The Yamaha RA97 is a racing motorcycle produced by Yamaha, for the 125cc class of Grand Prix motorcycle racing, in 1966.

==RA 97==
In 1964, a new model was presented, the RA97, equipped with a twin-cylinder engine which in the first version maintained air cooling, replaced by liquid cooling starting in 1965.

This latest version was initially credited with 34 horsepower, which rose to 38 in the latest evolution in 1966; the rotation speed had also undergone an elevation to 13,500/14,000 rpm.

Compared to the previous single-cylinder versions, this model began to obtain good results also in world competitions: in the 1964 season with Phil Read as top driver, it managed to get a second place in the Dutch GP still in its air-cooled version before its evolution was brought to its debut in the Japanese motorcycle Grand Prix.
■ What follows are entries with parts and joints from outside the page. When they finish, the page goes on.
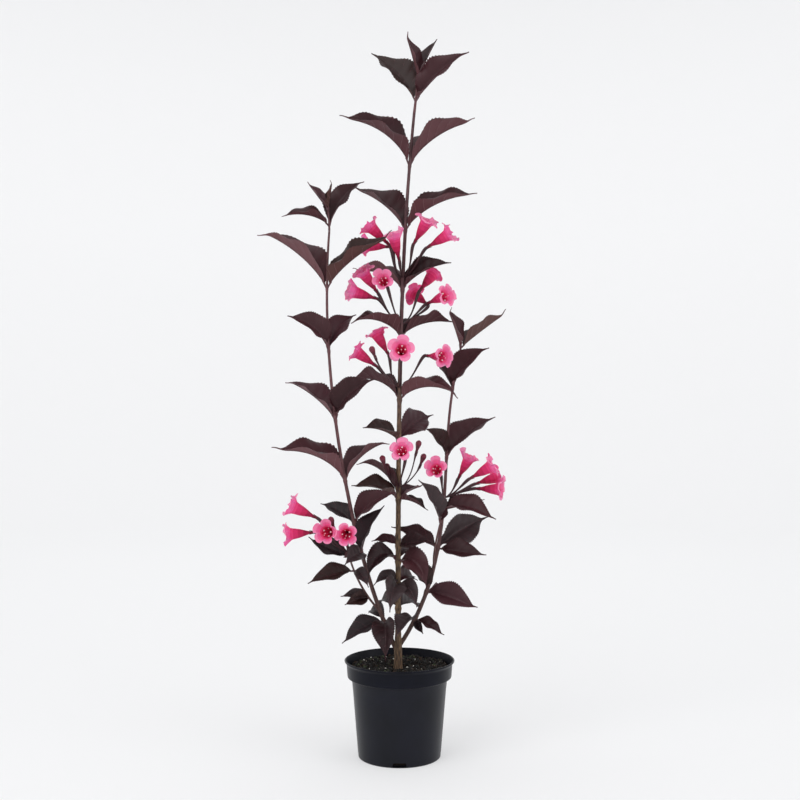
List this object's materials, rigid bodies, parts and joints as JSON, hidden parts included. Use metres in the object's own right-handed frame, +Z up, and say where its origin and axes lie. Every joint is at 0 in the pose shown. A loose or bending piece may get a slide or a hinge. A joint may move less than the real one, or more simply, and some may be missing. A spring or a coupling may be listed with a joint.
{
  "type": "potted flowering shrub",
  "caption": "Young weigela in a round nursery pot: upright stems with pairs of dark burgundy leaves and clusters of pink trumpet flowers",
  "frame": {"origin": "centre of the flat underside of the pot, which is ground level", "axes": "+Z up along the main stem, -Y the front, X across the spread of the side stems"},
  "size_m": [0.2777, 0.1267, 0.785],
  "materials": {
    "pot": "satin",
    "potting_mix": "matte",
    "bark": "matte",
    "young_stem": "satin",
    "foliage": "satin",
    "blossom": "satin"
  },
  "bodies": {
    "root": {"pot": "pot", "potting_mix": "potting_mix", "main_stem": "bark", "left_stem": "young_stem", "right_stem": "young_stem", "main_leaves_1": "foliage", "main_leaves_2": "foliage", "main_leaves_3": "foliage", "main_leaves_4": "foliage", "main_leaves_5": "foliage", "main_flowers_5": "blossom", "main_leaves_6": "foliage", "main_leaves_7": "foliage", "main_flowers_7": "blossom", "main_leaves_8": "foliage", "main_flowers_8": "blossom", "main_leaves_9": "foliage", "main_flowers_9": "blossom", "main_leaves_10": "foliage", "main_leaves_11": "foliage", "left_leaves_1": "foliage", "left_leaves_2": "foliage", "left_leaves_3": "foliage", "left_leaves_4": "foliage", "left_leaves_5": "foliage", "left_leaves_6": "foliage", "right_leaves_1": "foliage", "right_leaves_2": "foliage", "right_leaves_3": "foliage", "right_leaves_4": "foliage", "right_flowers_4": "blossom", "right_leaves_5": "foliage", "right_leaves_6": "foliage", "main_tip": "foliage", "left_tip": "foliage", "right_tip": "foliage", "left_low_shoot": "foliage", "left_low_flowers": "blossom", "left_leafy_shoot": "foliage", "right_leafy_shoot": "foliage"}
  },
  "joints": []
}
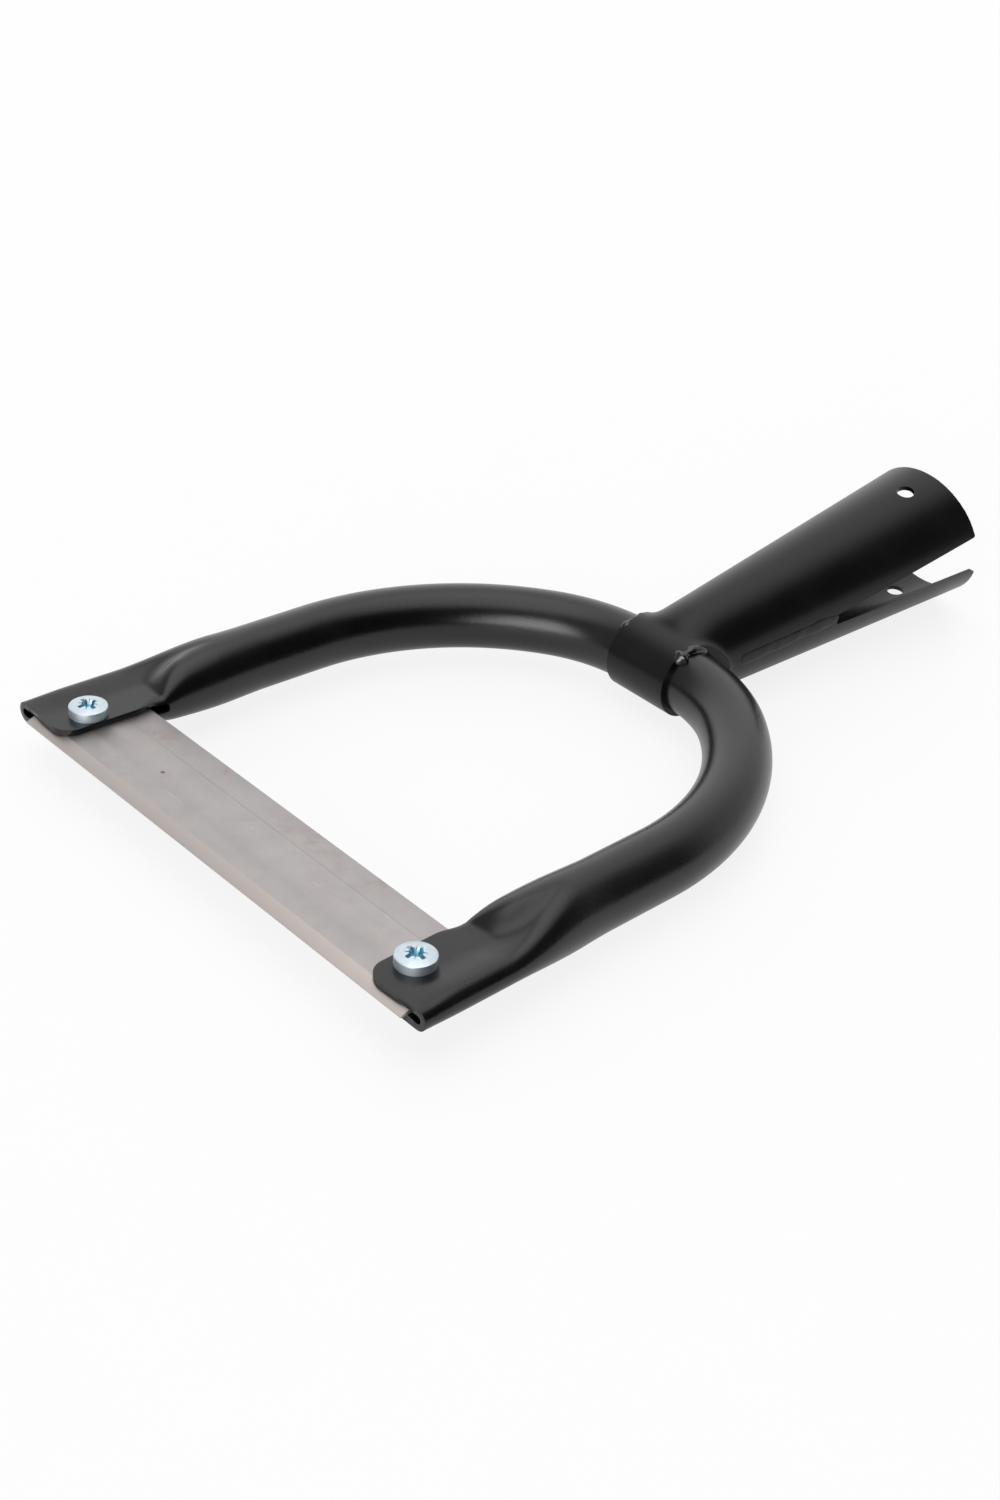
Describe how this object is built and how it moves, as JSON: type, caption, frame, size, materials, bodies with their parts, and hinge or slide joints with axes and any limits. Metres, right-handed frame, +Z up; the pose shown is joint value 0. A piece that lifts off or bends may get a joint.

In the 1965 world championship, again driven by Phil Read, it won the Tourist Trophy, and the other official riders, Mike Duff and Bill Ivy obtained good results, with the former winning the Dutch GP and finishing in 6th place in the world championship standings.

In 1966, the last year of racing before the definitive replacement with the new model, the bike was equipped with a 9-speed gearbox and obtained various victories (4 with Ivy and 1 with Read) with Ivy finishing second in the general classification, preceded only by Luigi Taveri with a Honda.